## EXERCISE
Extract the listing below in full, unchanged.

BEGIN

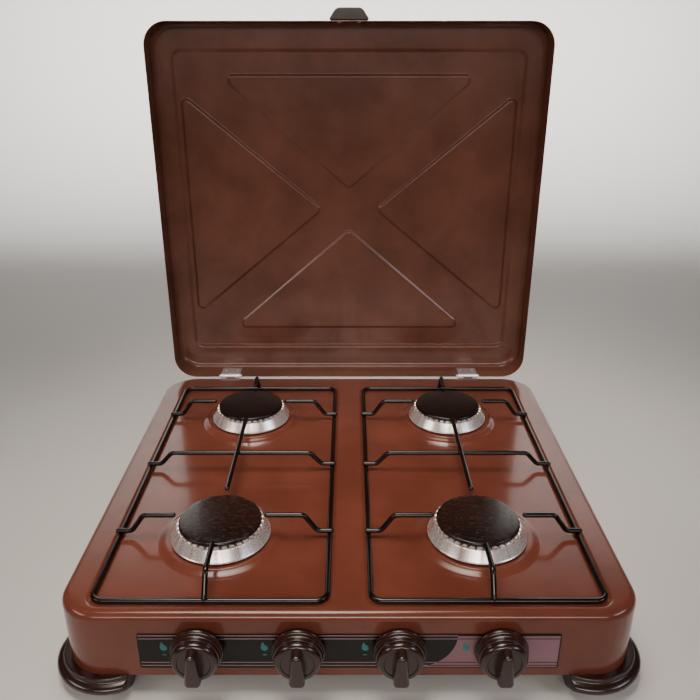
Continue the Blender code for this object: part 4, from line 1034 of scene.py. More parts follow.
@dataclass
class EnamelledTub:
    """The deep-drawn tub: plate with two wells and four collars, walls and the return flange below."""

    width: float = 560.0 * MM
    depth: float = 519.0 * MM
    bottom: float = 21.0 * MM
    corner: float = 42.0 * MM
    edge: float = 8.0 * MM
    lower_edge: float = 2.5 * MM
    flange: float = 9.0 * MM
    gusset: float = 80.0 * MM
    well_depth: float = 1.5 * MM
    well_slope: float = 5.0 * MM
    well_inner_x: float = 13.75 * MM
    well_outer_x: float = 253.25 * MM
    well_front_y: float = -248.85 * MM
    well_back_y: float = 222.55 * MM
    well_corner: float = 15.5 * MM
    collar_foot: float = 68.0 * MM
    collar_top: float = 57.0 * MM
    collar_rise: float = 1.5 * MM
    burner_hole: float = 26.0 * MM
    lip_bend: float = 1.0 * MM
    spindle_hole: float = 6.0 * MM
    spindle_level: float = 59.0 * MM
    inlet: tuple[float, float, float] = (215.0 * MM, 40.0 * MM, 7.3 * MM)
    screw_hole: float = 2.3 * MM

    def build(self) -> bpy.types.Object:
        """Draw the whole skin from the outline of its plate and give it its wall.

        Returns:
            The tub.
        """
        bm = bmesh.new()
        top = self.plate_outline(bm)
        skirt = [edge for edge in bm.edges if edge.is_boundary]
        plate_loops = [open_face(bm, top)]
        for side in Side:
            plate_loops.append(self.well(bm, side))
        fill_between(bm, plate_loops, Vector((0, 0, 1)))
        self.walls(bm, skirt)
        self.wall_holes(bm)
        bmesh.ops.recalc_face_normals(bm, faces=bm.faces)
        highest = max(bm.faces, key=lambda face: face.calc_center_median().z)
        if highest.normal.z < 0:
            bmesh.ops.reverse_faces(bm, faces=bm.faces)
        return finished("enamelled_tub", bm, PLATE_ENAMEL, "base", ["hob_body"], wall=SHEET)

    def plate_outline(self, bm: BMesh) -> BMFace:
        """Start with the body's outline and round it over into the plate.

        Args:
            bm: The mesh that gets it.

        Returns:
            The level face inside the rounding.
        """
        outline = rounded_face(
            bm, self.width, self.depth, self.corner, 14, Vector((0, 0, PLATE_TOP - self.edge))
        )
        return inset_steps(bm, outline, rounding(self.edge, 8))

    def well(self, bm: BMesh, side: Side) -> list[BMEdge]:
        """Press one well with its two collars.

        Args:
            bm: The mesh that gets it.
            side: The half that it lies in.

        Returns:
            The edges of its rim, in the plate's plane.
        """
        middle = Vector(
            (
                side.value * (self.well_inner_x + self.well_outer_x) / 2,
                (self.well_front_y + self.well_back_y) / 2,
                PLATE_TOP,
            )
        )
        before = set(bm.faces)
        face = rounded_face(
            bm,
            self.well_outer_x - self.well_inner_x,
            self.well_back_y - self.well_front_y,
            self.well_corner,
            8,
            middle,
        )
        floor = inset_steps(bm, face, pressing(self.well_slope, -self.well_depth, 6))
        rim = free_edges(bm, before)
        loops = [open_face(bm, floor)]
        for burner in Burner:
            if burner.side is side:
                loops.append(self.collar(bm, burner))
        fill_between(bm, loops, Vector((0, 0, 1)))
        return rim

    def collar(self, bm: BMesh, burner: Burner) -> list[BMEdge]:
        """Raise the collar round one burner hole and turn the hole's lip down.

        Args:
            bm: The mesh that gets it.
            burner: The burner.

        Returns:
            The edges of its foot, in the well's floor.
        """
        middle = burner.middle + Vector((0, 0, PLATE_TOP - self.well_depth))
        foot = ring(bm, self.collar_foot, middle, 96)
        slope = self.collar_foot - self.collar_top
        rise = self.well_depth + self.collar_rise
        land = drawn_ring(bm, foot, middle, pressing(slope, rise, 8), self.collar_foot)
        inward = self.collar_top - self.burner_hole - self.lip_bend
        hole = drawn_ring(bm, land, middle, [(inward, 0)], self.collar_top)
        lip = [(run, -fall) for fall, run in rounding(self.lip_bend, 3)]
        drawn_ring(bm, hole, middle, lip, self.burner_hole + self.lip_bend)
        return foot

    def walls(self, bm: BMesh, skirt: list[BMEdge]) -> None:
        """Draw the walls down and turn the return flange inwards, with its corner gussets.

        Args:
            bm: The mesh that holds the plate.
            skirt: The lower edges of the plate's rounding.
        """
        made = bmesh.ops.extrude_edge_only(bm, edges=skirt)["geom"]
        verts = [item for item in made if isinstance(item, BMVert)]
        fall = self.bottom + self.lower_edge - (PLATE_TOP - self.edge)
        bmesh.ops.translate(bm, vec=(0, 0, fall), verts=verts)
        members = set(verts)
        lower = [item for item in made if isinstance(item, BMEdge) and set(item.verts) <= members]
        before = set(bm.faces)
        bmesh.ops.contextual_create(bm, geom=lower)
        floor = next(face for face in bm.faces if face not in before)
        floor.normal_update()
        if floor.normal.z > 0:
            floor.normal_flip()
        inset_steps(bm, floor, rounding(self.lower_edge, 4))
        level = self.bottom
        loops = [open_face(bm, floor)]
        half_x = self.width / 2 - self.flange
        half_y = self.depth / 2 - self.flange
        reach = self.gusset
        corners = [
            (half_x, half_y - reach),
            (half_x - reach, half_y),
            (-half_x + reach, half_y),
            (-half_x, half_y - reach),
            (-half_x, -half_y + reach),
            (-half_x + reach, -half_y),
            (half_x - reach, -half_y),
            (half_x, -half_y + reach),
        ]
        loops.append(open_face(bm, outline_face(bm, corners, level)))
        for x_sign in (-1, 1):
            for y_sign in (-1, 1):
                middle = Vector(
                    (x_sign * (self.width / 2 - self.corner), y_sign * (self.depth / 2 - self.corner), level)
                )
                loops.append(ring(bm, self.screw_hole, middle, 20))
        fill_between(bm, loops, Vector((0, 0, -1)))

    def wall_holes(self, bm: BMesh) -> None:
        """Open the front wall for the four spindles and the back wall for the hose tail.

        Args:
            bm: The mesh that holds the walls.
        """
        for face_y, sign in ((-self.depth / 2, -1), (self.depth / 2, 1)):
            flat = [
                face
                for face in bm.faces
                if abs(face.normal.y) > WALL_NORMAL
                and abs(face.calc_center_median().y - face_y) < SAME_PLANE
            ]
            wall = max(flat, key=lambda face: face.calc_area())
            loops = [open_face(bm, wall)]
            facing = Vector((0, sign, 0))
            if sign < 0:
                for burner in Burner:
                    middle = Vector((burner.knob_x, face_y, self.spindle_level))
                    loops.append(ring(bm, self.spindle_hole, middle, HOLE_FACETS, facing))
            else:
                x, level, radius = self.inlet
                loops.append(ring(bm, radius, Vector((x, face_y, level)), HOLE_FACETS, facing))
            fill_between(bm, loops, facing)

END

## SOLUTION BELOW
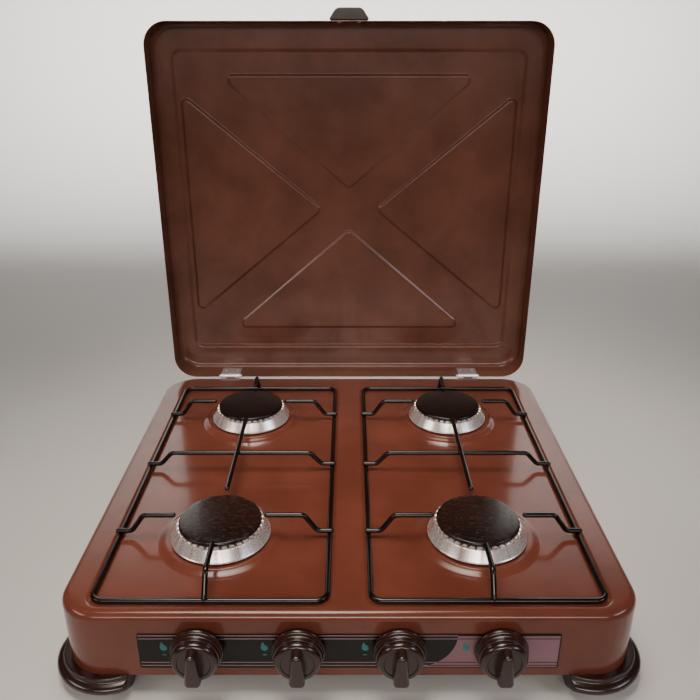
Continue the Blender code for this object: part 4, from line 1034 of scene.py. More parts follow.
@dataclass
class EnamelledTub:
    """The deep-drawn tub: plate with two wells and four collars, walls and the return flange below."""

    width: float = 560.0 * MM
    depth: float = 519.0 * MM
    bottom: float = 21.0 * MM
    corner: float = 42.0 * MM
    edge: float = 8.0 * MM
    lower_edge: float = 2.5 * MM
    flange: float = 9.0 * MM
    gusset: float = 80.0 * MM
    well_depth: float = 1.5 * MM
    well_slope: float = 5.0 * MM
    well_inner_x: float = 13.75 * MM
    well_outer_x: float = 253.25 * MM
    well_front_y: float = -248.85 * MM
    well_back_y: float = 222.55 * MM
    well_corner: float = 15.5 * MM
    collar_foot: float = 68.0 * MM
    collar_top: float = 57.0 * MM
    collar_rise: float = 1.5 * MM
    burner_hole: float = 26.0 * MM
    lip_bend: float = 1.0 * MM
    spindle_hole: float = 6.0 * MM
    spindle_level: float = 59.0 * MM
    inlet: tuple[float, float, float] = (215.0 * MM, 40.0 * MM, 7.3 * MM)
    screw_hole: float = 2.3 * MM

    def build(self) -> bpy.types.Object:
        """Draw the whole skin from the outline of its plate and give it its wall.

        Returns:
            The tub.
        """
        bm = bmesh.new()
        top = self.plate_outline(bm)
        skirt = [edge for edge in bm.edges if edge.is_boundary]
        plate_loops = [open_face(bm, top)]
        for side in Side:
            plate_loops.append(self.well(bm, side))
        fill_between(bm, plate_loops, Vector((0, 0, 1)))
        self.walls(bm, skirt)
        self.wall_holes(bm)
        bmesh.ops.recalc_face_normals(bm, faces=bm.faces)
        highest = max(bm.faces, key=lambda face: face.calc_center_median().z)
        if highest.normal.z < 0:
            bmesh.ops.reverse_faces(bm, faces=bm.faces)
        return finished("enamelled_tub", bm, PLATE_ENAMEL, "base", ["hob_body"], wall=SHEET)

    def plate_outline(self, bm: BMesh) -> BMFace:
        """Start with the body's outline and round it over into the plate.

        Args:
            bm: The mesh that gets it.

        Returns:
            The level face inside the rounding.
        """
        outline = rounded_face(
            bm, self.width, self.depth, self.corner, 14, Vector((0, 0, PLATE_TOP - self.edge))
        )
        return inset_steps(bm, outline, rounding(self.edge, 8))

    def well(self, bm: BMesh, side: Side) -> list[BMEdge]:
        """Press one well with its two collars.

        Args:
            bm: The mesh that gets it.
            side: The half that it lies in.

        Returns:
            The edges of its rim, in the plate's plane.
        """
        middle = Vector(
            (
                side.value * (self.well_inner_x + self.well_outer_x) / 2,
                (self.well_front_y + self.well_back_y) / 2,
                PLATE_TOP,
            )
        )
        before = set(bm.faces)
        face = rounded_face(
            bm,
            self.well_outer_x - self.well_inner_x,
            self.well_back_y - self.well_front_y,
            self.well_corner,
            8,
            middle,
        )
        floor = inset_steps(bm, face, pressing(self.well_slope, -self.well_depth, 6))
        rim = free_edges(bm, before)
        loops = [open_face(bm, floor)]
        for burner in Burner:
            if burner.side is side:
                loops.append(self.collar(bm, burner))
        fill_between(bm, loops, Vector((0, 0, 1)))
        return rim

    def collar(self, bm: BMesh, burner: Burner) -> list[BMEdge]:
        """Raise the collar round one burner hole and turn the hole's lip down.

        Args:
            bm: The mesh that gets it.
            burner: The burner.

        Returns:
            The edges of its foot, in the well's floor.
        """
        middle = burner.middle + Vector((0, 0, PLATE_TOP - self.well_depth))
        foot = ring(bm, self.collar_foot, middle, 96)
        slope = self.collar_foot - self.collar_top
        rise = self.well_depth + self.collar_rise
        land = drawn_ring(bm, foot, middle, pressing(slope, rise, 8), self.collar_foot)
        inward = self.collar_top - self.burner_hole - self.lip_bend
        hole = drawn_ring(bm, land, middle, [(inward, 0)], self.collar_top)
        lip = [(run, -fall) for fall, run in rounding(self.lip_bend, 3)]
        drawn_ring(bm, hole, middle, lip, self.burner_hole + self.lip_bend)
        return foot

    def walls(self, bm: BMesh, skirt: list[BMEdge]) -> None:
        """Draw the walls down and turn the return flange inwards, with its corner gussets.

        Args:
            bm: The mesh that holds the plate.
            skirt: The lower edges of the plate's rounding.
        """
        made = bmesh.ops.extrude_edge_only(bm, edges=skirt)["geom"]
        verts = [item for item in made if isinstance(item, BMVert)]
        fall = self.bottom + self.lower_edge - (PLATE_TOP - self.edge)
        bmesh.ops.translate(bm, vec=(0, 0, fall), verts=verts)
        members = set(verts)
        lower = [item for item in made if isinstance(item, BMEdge) and set(item.verts) <= members]
        before = set(bm.faces)
        bmesh.ops.contextual_create(bm, geom=lower)
        floor = next(face for face in bm.faces if face not in before)
        floor.normal_update()
        if floor.normal.z > 0:
            floor.normal_flip()
        inset_steps(bm, floor, rounding(self.lower_edge, 4))
        level = self.bottom
        loops = [open_face(bm, floor)]
        half_x = self.width / 2 - self.flange
        half_y = self.depth / 2 - self.flange
        reach = self.gusset
        corners = [
            (half_x, half_y - reach),
            (half_x - reach, half_y),
            (-half_x + reach, half_y),
            (-half_x, half_y - reach),
            (-half_x, -half_y + reach),
            (-half_x + reach, -half_y),
            (half_x - reach, -half_y),
            (half_x, -half_y + reach),
        ]
        loops.append(open_face(bm, outline_face(bm, corners, level)))
        for x_sign in (-1, 1):
            for y_sign in (-1, 1):
                middle = Vector(
                    (x_sign * (self.width / 2 - self.corner), y_sign * (self.depth / 2 - self.corner), level)
                )
                loops.append(ring(bm, self.screw_hole, middle, 20))
        fill_between(bm, loops, Vector((0, 0, -1)))

    def wall_holes(self, bm: BMesh) -> None:
        """Open the front wall for the four spindles and the back wall for the hose tail.

        Args:
            bm: The mesh that holds the walls.
        """
        for face_y, sign in ((-self.depth / 2, -1), (self.depth / 2, 1)):
            flat = [
                face
                for face in bm.faces
                if abs(face.normal.y) > WALL_NORMAL
                and abs(face.calc_center_median().y - face_y) < SAME_PLANE
            ]
            wall = max(flat, key=lambda face: face.calc_area())
            loops = [open_face(bm, wall)]
            facing = Vector((0, sign, 0))
            if sign < 0:
                for burner in Burner:
                    middle = Vector((burner.knob_x, face_y, self.spindle_level))
                    loops.append(ring(bm, self.spindle_hole, middle, HOLE_FACETS, facing))
            else:
                x, level, radius = self.inlet
                loops.append(ring(bm, radius, Vector((x, face_y, level)), HOLE_FACETS, facing))
            fill_between(bm, loops, facing)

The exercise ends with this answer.